* begin *

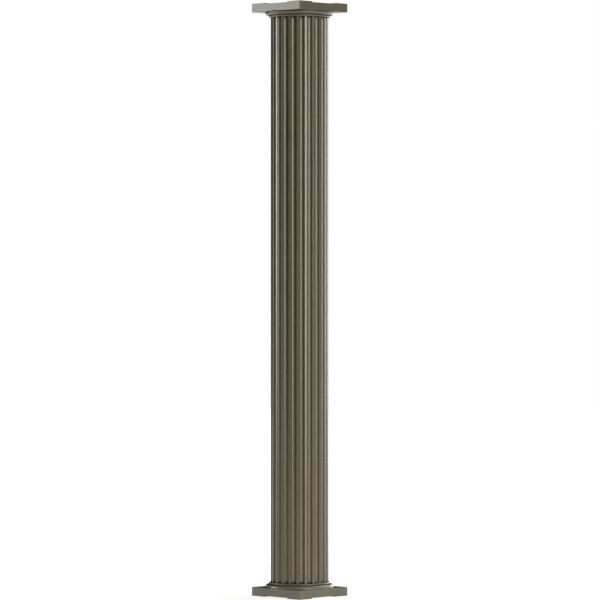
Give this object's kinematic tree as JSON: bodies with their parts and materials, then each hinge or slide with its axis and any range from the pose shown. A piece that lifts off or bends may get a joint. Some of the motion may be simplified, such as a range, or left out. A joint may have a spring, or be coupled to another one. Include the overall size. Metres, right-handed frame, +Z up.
{
  "type": "fluted aluminium porch column",
  "caption": "Round fluted column with straight sides, a square base and a matching square capital, in dark olive paint.",
  "frame": {"origin": "on the floor, at the foot of the column's axis", "axes": "+Z up along the shaft; X and Y square to the sides of the base and capital"},
  "size_m": [0.3492, 0.3492, 3.048],
  "materials": {
    "cast_paint": "semi-gloss olive-taupe paint on sand-cast aluminium",
    "shaft_paint": "semi-gloss olive-taupe paint on extruded aluminium"
  },
  "bodies": {
    "root": {"base": "cast_paint", "shaft": "shaft_paint", "capital": "cast_paint"}
  },
  "joints": []
}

* end *

Brief
Each line above must be reproduced exactly as it stands.

Task solution
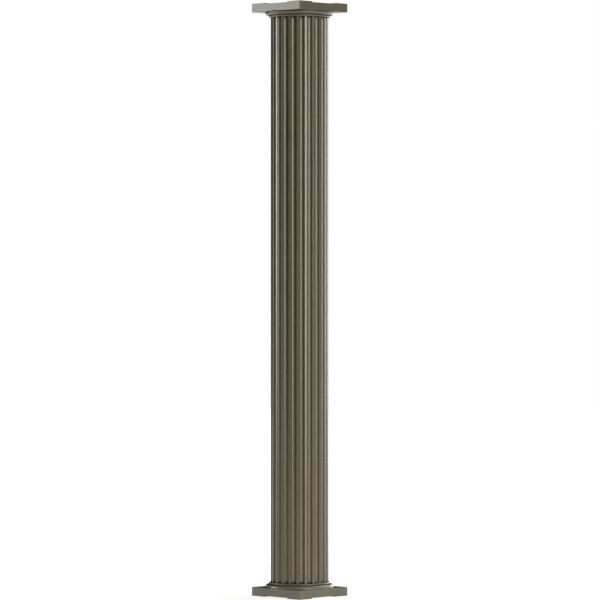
Give this object's kinematic tree as JSON: bodies with their parts and materials, then each hinge or slide with its axis and any range from the pose shown. A piece that lifts off or bends may get a joint. Some of the motion may be simplified, such as a range, or left out. A joint may have a spring, or be coupled to another one. Include the overall size. Metres, right-handed frame, +Z up.
{
  "type": "fluted aluminium porch column",
  "caption": "Round fluted column with straight sides, a square base and a matching square capital, in dark olive paint.",
  "frame": {"origin": "on the floor, at the foot of the column's axis", "axes": "+Z up along the shaft; X and Y square to the sides of the base and capital"},
  "size_m": [0.3492, 0.3492, 3.048],
  "materials": {
    "cast_paint": "semi-gloss olive-taupe paint on sand-cast aluminium",
    "shaft_paint": "semi-gloss olive-taupe paint on extruded aluminium"
  },
  "bodies": {
    "root": {"base": "cast_paint", "shaft": "shaft_paint", "capital": "cast_paint"}
  },
  "joints": []
}